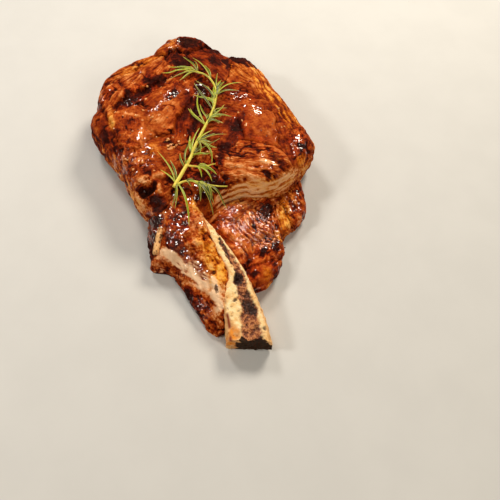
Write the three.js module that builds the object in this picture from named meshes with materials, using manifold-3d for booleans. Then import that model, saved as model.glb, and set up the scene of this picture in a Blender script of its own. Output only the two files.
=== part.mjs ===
// A grilled cowboy steak: a thick rib eye with its rib bone, the flap of meat beside the bone,
// the browned strip on the bone's other side, a splinter of feather bone and a sprig of rosemary.
// Lengths are in millimetres, +Z is up and the rib points to -Y. The plan below is drawn from a
// point near the middle of the eye, and PLAN_MIDDLE is where the middle of the whole steak lies on it.
import * as THREE from "three";
import { mergeVertices } from "three/addons/utils/BufferGeometryUtils.js";
import Module from "manifold-3d";

const wasm = await Module();
wasm.setup();
const { Manifold, Mesh: ManifoldMesh } = wasm;

const PLAN_MIDDLE = [-1, 1.1];
const GAP = 0.45; // between bone and meat

// ---------- the eye: a thick round of several muscles ----------

const EYE_THICKNESS = 37;
const EYE_CROWN = 2.5; // how much higher the middle stands than the edge
const EYE_MIDDLE = [0, 42];
const EYE_EDGE = 12; // how far in from the outline the rounded edge reaches
const EYE_OUTLINE = [
  [21, 141.5], [31.5, 134], [40, 122], [54, 111], [65.5, 103.5], [70.5, 96],
  [71.5, 83], [73.5, 61], [76, 40], [77.5, 18], [78.5, 0], [77, -10],
  [69.5, -16], [59, -24], [47, -30.5], [33, -34.5], [20, -33.5], [7, -29],
  [-8, -30], [-20, -37], [-34, -39], [-48, -32], [-61, -21], [-67.5, -10],
  [-69, 6], [-71, 25], [-75, 41], [-78.5, 57], [-80.5, 70], [-78.5, 79],
  [-72, 86], [-68.5, 95], [-62, 108], [-52.5, 117.5], [-40, 123], [-28, 125.5],
  [-12, 129], [1, 136], [11, 140.5],
];

// Each muscle or fat layer that shows on top: middle, half length, half width, turn and rise.
const EYE_MUSCLES = [
  { name: "smooth left", at: [-53, 46], half: [21, 12], turn: 78, rise: 1.2 },
  { name: "left edge", at: [-73, 42], half: [26, 7], turn: 88, rise: -2.5 },
  { name: "grill bar", at: [-40, 72], half: [15, 7], turn: 12, rise: -1.8 },
  { name: "long upper left", at: [-33, 94], half: [31, 12], turn: 36, rise: 1.5 },
  { name: "upper rim", at: [-34, 115], half: [27, 6], turn: 22, rise: -0.5 },
  { name: "hollow under peak", at: [3, 106], half: [11, 9], turn: 60, rise: -3 },
  { name: "peak", at: [17, 127], half: [17, 9], turn: -10, rise: -1 },
  { name: "smooth centre", at: [-22, 54], half: [17, 10], turn: 38, rise: 1.5 },
  { name: "upper centre", at: [-9, 79], half: [20, 9], turn: 22, rise: 1 },
  { name: "right upper", at: [33, 98], half: [17, 11], turn: 110, rise: 0 },
  { name: "right upper rim", at: [55, 72], half: [20, 12], turn: 112, rise: 0 },
  { name: "dark corner", at: [58, 96], half: [13, 8], turn: 130, rise: -5 },
  { name: "centre right", at: [36, 50], half: [16, 9], turn: -32, rise: 0 },
  { name: "round right", at: [41, 17], half: [16, 9], turn: 95, rise: 1.5 },
  { name: "right fat", at: [67, 40], half: [25, 6], turn: 94, rise: -2 },
  { name: "right low edge", at: [62, -3], half: [18, 10], turn: 80, rise: -1.5 },
  { name: "grained low right", at: [17, -14], half: [25, 14], turn: -32, rise: 1.8 },
  { name: "low centre right", at: [7, 19], half: [15, 11], turn: 45, rise: -0.8 },
  { name: "rough left", at: [-46, 14], half: [17, 16], turn: 0, rise: -0.5 },
  { name: "corner by the knuckle", at: [-57, -10], half: [13, 9], turn: 20, rise: -2.5 },
  { name: "low centre", at: [-20, -12], half: [15, 13], turn: 40, rise: -1.2 },
  { name: "under the sprig", at: [-18, 27], half: [13, 11], turn: 50, rise: -0.5 },
  { name: "low fat rim", at: [32, -31], half: [30, 4.5], turn: 4, rise: -4 },
];
const MUSCLE_BULGE = 1.8;
const SEAM_DEPTH = 1.6;
const SEAM_WIDTH = 0.16; // as a share of the muscles' own size
const EYE_FALL = 7; // how far the top falls towards the rib bone
const KNUCKLE_PIT = { at: [-60, -13], half: [6.5, 4.5], turn: 10, depth: 6 };

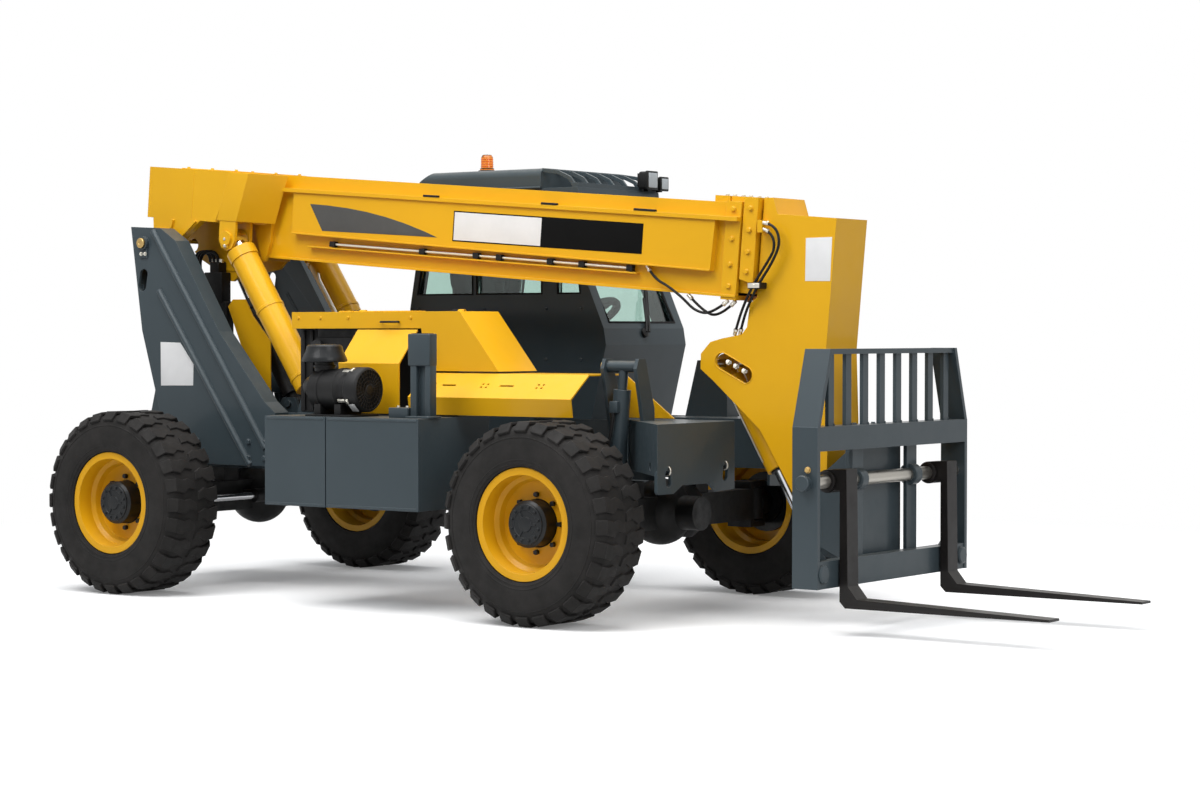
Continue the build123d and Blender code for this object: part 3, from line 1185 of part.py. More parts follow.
door_pane = ((-1758, 1501), (-1679, 2119), (-926, 2119), (-861, 1706), (-776, 1501))
with BuildPart() as cab_door_glass:
    add(side_plate(shift(door_pane), CAB_LEFT - CAB_WALL / 2, GLASS))
save(cab_door_glass, "cab_door_glass")

ROOF_TOP = 2362
with BuildPart() as cab_roof:
    roof_side = ((-1900, CAB_EAVES), (-1880, 2310), (-1800, ROOF_TOP), (-1010, ROOF_TOP),
                 (-1010, CAB_EAVES))
    add(side_plate(shift(roof_side), cab_mid, cab_width + 20))
    top_edges = cab_roof.edges().filter_by(Axis.X).sort_by(Axis.Z)[-2:]
    fillet(top_edges, radius=45)
    for index in range(7):
        rib_y = CAB_RIGHT + 15 + index * (cab_width - 30) / 6
        rib = ((-1012, ROOF_TOP), (-900, 2345), (-820, 2310), (-770, CAB_EAVES), (-800, CAB_EAVES),
               (-835, 2295), (-905, 2325), (-1012, 2340))
        add(side_plate(shift(rib), rib_y, 14))
    add(block(FRONT_X - 800, FRONT_X - 765, CAB_RIGHT, CAB_LEFT, CAB_EAVES, CAB_EAVES + 25))
save(cab_roof, "cab_roof")

LAMP_Z = 2300
BEACON = (FRONT_X - 1710, 700)
BEACON_BASE = 28
BEACON_DOME = (  # radius, height over the base
    (0, 0), (42, 0), (42, 12), (37, 16), (35, 78), (26, 92), (0, 96),
)
with BuildPart() as beacon:
    dome_plane = Plane(origin=(*BEACON, ROOF_TOP + BEACON_BASE), x_dir=(1, 0, 0), z_dir=(0, -1, 0))
    with BuildSketch(dome_plane):
        with BuildLine():
            Polyline(*BEACON_DOME, close=True)
        make_face()
    revolve(axis=Axis((*BEACON, 0), (0, 0, 1)))
save(beacon, "beacon")

with BuildPart() as roof_lamps:
    with BuildSketch(Plane.XY.offset(ROOF_TOP)):
        with Locations(BEACON):
            Circle(52)
    extrude(amount=BEACON_BASE)
    for lamp_y in (CAB_RIGHT + 300, CAB_LEFT - 120):
        add(block(FRONT_X - 765, FRONT_X - 690, lamp_y - 45, lamp_y + 45, LAMP_Z - 45, LAMP_Z + 45))
        add(block(FRONT_X - 765, FRONT_X - 745, lamp_y - 12, lamp_y + 12, CAB_EAVES + 2, LAMP_Z - 40))
save(roof_lamps, "roof_lamps")

SEAT_Y = cab_mid
cab_floor_top = CAB_FLOOR + CAB_WALL
with BuildPart() as seat:
    add(block(FRONT_X - 1700, FRONT_X - 1280, SEAT_Y - 180, SEAT_Y + 180, cab_floor_top, 1120))
    add(block(FRONT_X - 1750, FRONT_X - 1230, SEAT_Y - 250, SEAT_Y + 250, 1110, 1230))
    back = ((-1740, 1220), (-1830, 1820), (-1740, 1830), (-1620, 1220))
    add(side_plate(shift(back), SEAT_Y, 460))
save(seat, "seat")

with BuildPart() as cab_controls:
    add(block(FRONT_X - 920, FRONT_X - 790, SEAT_Y - 200, SEAT_Y + 200, cab_floor_top, 1300))
    add(rod_between((FRONT_X - 850, SEAT_Y, 1250), (FRONT_X - 975, SEAT_Y, 1530), 30))
    wheel_plane = Plane(origin=(FRONT_X - 975, SEAT_Y, 1530), z_dir=(-175, 0, 280))
    with BuildSketch(wheel_plane):
        Circle(190)
        Circle(165, mode=Mode.SUBTRACT)
        Rectangle(340, 30)
        Circle(45)
    extrude(amount=18, both=True)
save(cab_controls, "cab_controls")

# ---------------------------------------------------------------- carriage
CARRIAGE_PLATE = 25
COUPLER_Y = 190
COUPLER_PLATE = 24
FORK_SHAFT_X = FRONT_X + 1345
with BuildPart() as carriage:
    for side in (-1, 1):
        plate_y = side * (CARRIAGE_HALF - CARRIAGE_PLATE / 2)
        post = (
            (CARRIAGE_BACK, CARRIAGE_LOW), (CARRIAGE_FRONT, CARRIAGE_LOW),
            (CARRIAGE_FRONT, CARRIAGE_HIGH), (CARRIAGE_BACK, CARRIAGE_HIGH),
        )
        add(side_plate(post, plate_y, CARRIAGE_PLATE))
        slant = (
            (side * CARRIAGE_HALF, CARRIAGE_HIGH - 5), (side * BACKREST_HALF, BACKREST_HIGH),
            (side * (BACKREST_HALF - 24), BACKREST_HIGH),
            (side * (CARRIAGE_HALF - CARRIAGE_PLATE), CARRIAGE_HIGH - 5),
        )
        add(prism(cross_plane(CARRIAGE_BACK), slant, CARRIAGE_FRONT - CARRIAGE_BACK))
        upright_y = side * CARRIAGE_UPRIGHT_Y
        add(block(CARRIAGE_BACK + 60, CARRIAGE_BACK + 80, upright_y - 50, upright_y + 50,
                  CARRIAGE_LOW + 20, CARRIAGE_HIGH - 20))
    add(block(CARRIAGE_BACK + 25, CARRIAGE_FRONT, -CARRIAGE_HALF + 5, CARRIAGE_HALF - 5,
              CARRIAGE_HIGH - 115, CARRIAGE_HIGH))
    add(block(CARRIAGE_BACK + 60, CARRIAGE_FRONT - 5, -CARRIAGE_HALF + 5, CARRIAGE_HALF - 5,
              CARRIAGE_LOW, CARRIAGE_LOW + 130))
    add(block(CARRIAGE_FRONT - 60, CARRIAGE_FRONT - 10, -BACKREST_HALF + 5, BACKREST_HALF - 5,
              BACKREST_HIGH - 25, BACKREST_HIGH))
    for index in range(SLAT_COUNT):
        slat_y = (index - (SLAT_COUNT - 1) / 2) * 2 * (BACKREST_HALF - 60) / (SLAT_COUNT - 1)
        add(block(CARRIAGE_FRONT - 50, CARRIAGE_FRONT - 30, slat_y - 25, slat_y + 25,
                  CARRIAGE_HIGH - 5, BACKREST_HIGH - 5))
    add(cross_pin(FORK_SHAFT_X, FORK_SHAFT_Z, -CARRIAGE_HALF - 40, CARRIAGE_HALF + 40,
                  FORK_SHAFT_RADIUS))
save(carriage, "carriage")

pivot_x, pivot_z = CARRIAGE_PIVOT
with BuildPart() as coupler:
    for side in (-1, 1):
        cheek = (
            (pivot_x - 70, pivot_z + 20), (pivot_x - 40, pivot_z + 90), (CARRIAGE_BACK, 880),
            (CARRIAGE_BACK + 20, 880), (CARRIAGE_BACK + 20, 300), (pivot_x, 420),
            (pivot_x - 70, pivot_z - 40),
        )
        add(side_plate(cheek, side * COUPLER_Y, COUPLER_PLATE))
        fork_lug = (
            (TILT_FOOT[0] - 55, TILT_FOOT[1] + 10), (TILT_FOOT[0] - 20, TILT_FOOT[1] + 55),
            (pivot_x + 70, 450), (CARRIAGE_BACK + 5, 440), (CARRIAGE_BACK + 5, 300),
            (TILT_FOOT[0] - 20, TILT_FOOT[1] - 55),
        )
        add(side_plate(fork_lug, side * (TILT_EYE_HALF + MOVING_GAP + 10), 20))
    add(block(CARRIAGE_BACK, CARRIAGE_BACK + 25, -COUPLER_Y - 60, COUPLER_Y + 60, 290, 884))
    add(cross_pin(pivot_x, pivot_z, -COUPLER_Y - 30, COUPLER_Y + 30, PIN_RADIUS))
save(coupler, "coupler")

# ---------------------------------------------------------------- forks
fork_rear = CARRIAGE_FRONT + MOVING_GAP
fork_tip = FRONT_X + FORK_REACH
fork_outline = (
    (fork_rear, FORK_SHAFT_Z + 60), (fork_rear + FORK_THICKNESS - 8, FORK_SHAFT_Z + 60),
    (fork_rear + FORK_THICKNESS, FORK_HEEL_Z + FORK_THICKNESS + 60),
    (fork_rear + FORK_THICKNESS + 50, FORK_HEEL_Z + FORK_THICKNESS),
    (fork_tip, FORK_HEEL_Z + 12), (fork_tip, FORK_HEEL_Z), (fork_rear + 30, FORK_HEEL_Z),
    (fork_rear, FORK_HEEL_Z + 30),
)
for name, side in (("left", 1), ("right", -1)):
    y = side * FORK_Y
    with BuildPart() as fork:
        add(side_plate(fork_outline, y, FORK_WIDTH))
        add(
            cross_pin(FORK_SHAFT_X, FORK_SHAFT_Z, y - FORK_WIDTH / 2, y + FORK_WIDTH / 2, 56)
        )
        hook = ((FORK_SHAFT_X, FORK_SHAFT_Z + 56), (fork_rear + 5, FORK_SHAFT_Z + 60),
                (fork_rear + 5, FORK_SHAFT_Z - 40), (FORK_SHAFT_X, FORK_SHAFT_Z - 40))
        add(side_plate(hook, y, FORK_WIDTH))
        add(
            cross_pin(FORK_SHAFT_X, FORK_SHAFT_Z, y - FORK_WIDTH, y + FORK_WIDTH,
                      FORK_SHAFT_RADIUS + 2),
            mode=Mode.SUBTRACT,
        )
    save(fork, f"fork_{name}")
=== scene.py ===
"""Looks of a compact telehandler: enamelled steel, tyres, glass and the small fittings on its frame."""
import json

import bpy
from math import cos, pi, radians, sin
from mathutils import Matrix, Vector


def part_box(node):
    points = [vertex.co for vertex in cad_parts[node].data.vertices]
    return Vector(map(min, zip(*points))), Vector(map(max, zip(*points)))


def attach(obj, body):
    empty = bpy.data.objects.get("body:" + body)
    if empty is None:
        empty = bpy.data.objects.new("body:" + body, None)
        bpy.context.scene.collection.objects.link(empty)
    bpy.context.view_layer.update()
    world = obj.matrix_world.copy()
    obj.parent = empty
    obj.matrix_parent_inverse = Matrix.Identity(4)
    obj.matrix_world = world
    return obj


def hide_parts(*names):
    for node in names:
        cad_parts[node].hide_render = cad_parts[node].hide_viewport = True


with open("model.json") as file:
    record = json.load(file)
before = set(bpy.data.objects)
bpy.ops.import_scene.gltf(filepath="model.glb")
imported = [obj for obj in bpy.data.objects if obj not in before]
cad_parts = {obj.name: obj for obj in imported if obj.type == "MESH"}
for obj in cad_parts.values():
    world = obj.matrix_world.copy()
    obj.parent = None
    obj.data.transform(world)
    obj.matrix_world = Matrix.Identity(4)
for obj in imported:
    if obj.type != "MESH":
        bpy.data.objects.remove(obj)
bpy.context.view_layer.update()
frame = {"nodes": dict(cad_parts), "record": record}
nodes = frame["nodes"]
scene = bpy.context.scene

FRONT_X, REAR_X = 0.45, -2.415  # axles, from the origin
AXLE_Z, WHEEL_Y = 0.508, 1.028  # axle height, middle of each wheel
PIVOT = Vector((-2.8, 0, 1.965))  # boom pivot
SLOPE = radians(4.55)  # boom nose down as parked
BOOM = Matrix.Translation(PIVOT) @ Matrix.Rotation(SLOPE, 4, "Y")
BOOM_SIDE, COVER_FACE = 0.17, 0.21  # the boom's wall and the outer face of its side covers
GOOSE_FACE, UPRIGHT_FACE = 0.15, 0.55  # outer faces of gooseneck and uprights
CAB_MIDDLE = 0.69
SHELF = 1.01  # top of the side box, which carries the air cleaner and exhaust
CORNERS = ("fl", "fr", "rl", "rr")
SIDES = ((-1, "right"), (1, "left"))


def ahead(x, y, z):
    """A point given from the front axle."""
    return Vector((FRONT_X + x, y, z))


LIFT_FOOT, LIFT_PIN = ahead(-2.12, 0, 1.06), ahead(-2.746, 0, 1.987)
TILT_HEAD, TILT_EYE = ahead(0.42, 0, 1.29), ahead(0.94, 0, 0.39)
FORK_SHAFT = ahead(1.345, 0, 0.735)


# ---------------------------------------------------------------- material helpers
def linear(hex_colour):
    """An sRGB hex colour as the linear RGBA that the shader takes."""
    values = [int(hex_colour[i : i + 2], 16) / 255 for i in (1, 3, 5)]
    return tuple(v / 12.92 if v <= 0.04045 else ((v + 0.055) / 1.055) ** 2.4 for v in values) + (1,)


def grey(value):
    return (value, value, value, 1)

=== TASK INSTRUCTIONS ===
Write out each line exactly as it appears, from the line with "hook = ((FORK_SHAFT_X, FORK_SHAFT_Z" up to and including the line with "points = [vertex.co".

=== SOLUTION FOR THIS PROBLEM ===
        hook = ((FORK_SHAFT_X, FORK_SHAFT_Z + 56), (fork_rear + 5, FORK_SHAFT_Z + 60),
                (fork_rear + 5, FORK_SHAFT_Z - 40), (FORK_SHAFT_X, FORK_SHAFT_Z - 40))
        add(side_plate(hook, y, FORK_WIDTH))
        add(
            cross_pin(FORK_SHAFT_X, FORK_SHAFT_Z, y - FORK_WIDTH, y + FORK_WIDTH,
                      FORK_SHAFT_RADIUS + 2),
            mode=Mode.SUBTRACT,
        )
    save(fork, f"fork_{name}")
=== scene.py ===
"""Looks of a compact telehandler: enamelled steel, tyres, glass and the small fittings on its frame."""
import json

import bpy
from math import cos, pi, radians, sin
from mathutils import Matrix, Vector


def part_box(node):
    points = [vertex.co for vertex in cad_parts[node].data.vertices]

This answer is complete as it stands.